Vivimos en una sociedad paradójica. Desde hace quinientos años el capitalismo surgió para someternos a las leyes del libre mercado, cada vez más sofisticado, deshumanizado. En las últimas décadas ha hecho posible, como nunca antes, la acumulación global de un enorme lucro, cada vez más concentrado en menos manos: Google, Microsoft, Facebook, Amazon; junto a ello ha conseguido eliminar a los ciudadanos para dedicarse a criar consumidores.
Es una constatación; por ejemplo, para el Corte Inglés, el consumidor siempre tiene la razón y el Ayuntamiento de manera expresa, garantiza sus derechos. En cambio si el ciudadano solicita, sugiere o reclama, no sabe dónde ir, ni tiene seguridad de obtener respuesta, de ser atendido o de ser tomado en cuenta. Ahora que está de moda, tampoco dispone de una red social ciudadana o de aplicaciones similares a las privadas pero con diferentes objetivos y contenidos no lucrativos.
Por su parte, el político cuando llega al poder, ignora ser representante de quienes en él delegaron su confianza. Con el fin de diluir este hecho, los elegidos prefieren autoproclamarse defensores de los intereses generales de crecimiento, mercantiles, financieros, lucrativos porque lo prioritario dicen, es la generación de puestos de trabajo aunque sean precarios, ¡qué más da! Importa el crecimiento, no el progreso; las cantidades, no las cualidades.

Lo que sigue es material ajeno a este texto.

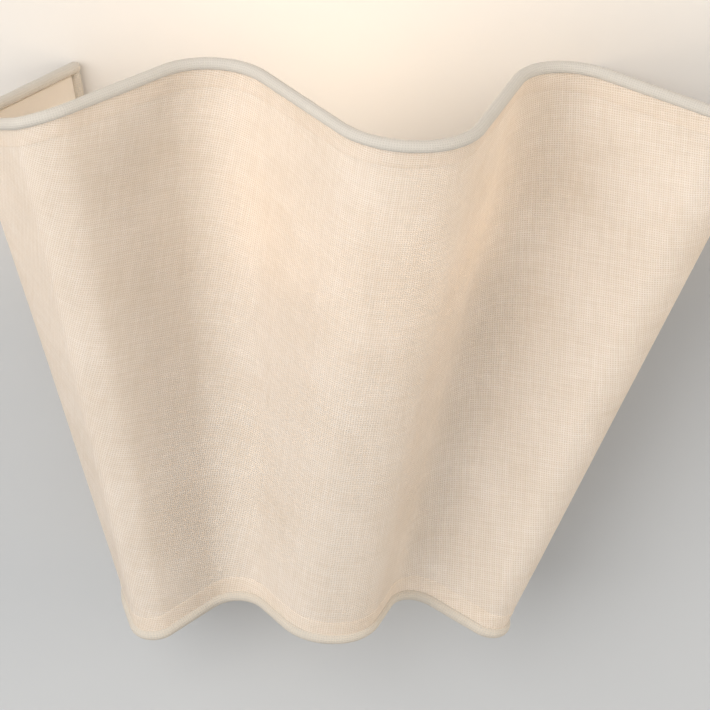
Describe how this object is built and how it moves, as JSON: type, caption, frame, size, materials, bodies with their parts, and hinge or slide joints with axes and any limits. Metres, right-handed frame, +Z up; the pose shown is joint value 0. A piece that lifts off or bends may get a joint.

La calidad de vida se la asocia a la capacidad de consumo. Y los electores aceptan y vuelven a votar. Así en Andalucía desde hace cuarenta años. Consumidores y gobernantes proclaman la lucha para garantizar la libertad antes que la justicia. El pensamiento se sobrepone al desnutrido ejercicio de la reflexión, del pensamiento crítico y hasta del sentido común. Para qué ejercitarlos si son inútiles para consumir.
El espacio público está invadido por el márquetin, los medios, las redes, la publicidad y las pantallas. El cerebro se está acostumbrando a responder al compulsivo deseo de consumir y satisfacer así, la demanda de placer. Consumir es un hecho placentero que el cerebro conforme ha sido acostumbrado, demanda cada vez más. Crea adicción. Eso sucede hasta con referencia a los teléfonos móviles.
Esto se conoce gracias a la neurociencia y dichos conocimientos, las empresas los utilizan hasta en la preparación de la comida y en los alimentos. Comer hamburguesas o pollos en una franquicia transnacional tanto como beber un refresco de marca, produce placer (y adicción) aunque perjudica la salud, tal como lo demuestra la obesidad mórbida y los elevados índices de colesterol en los niños.
La TV invita a comer (consumir) barato con placer; no a nutrirse. Además, los gobiernos lo permiten en aras a la libertad de mercado. Paradójicamente, el placer de consumir con los ojos (redes) y con todos los sentidos, devora lo único bien que realmente poseemos: tiempo. Y no hay dónde comprarlo.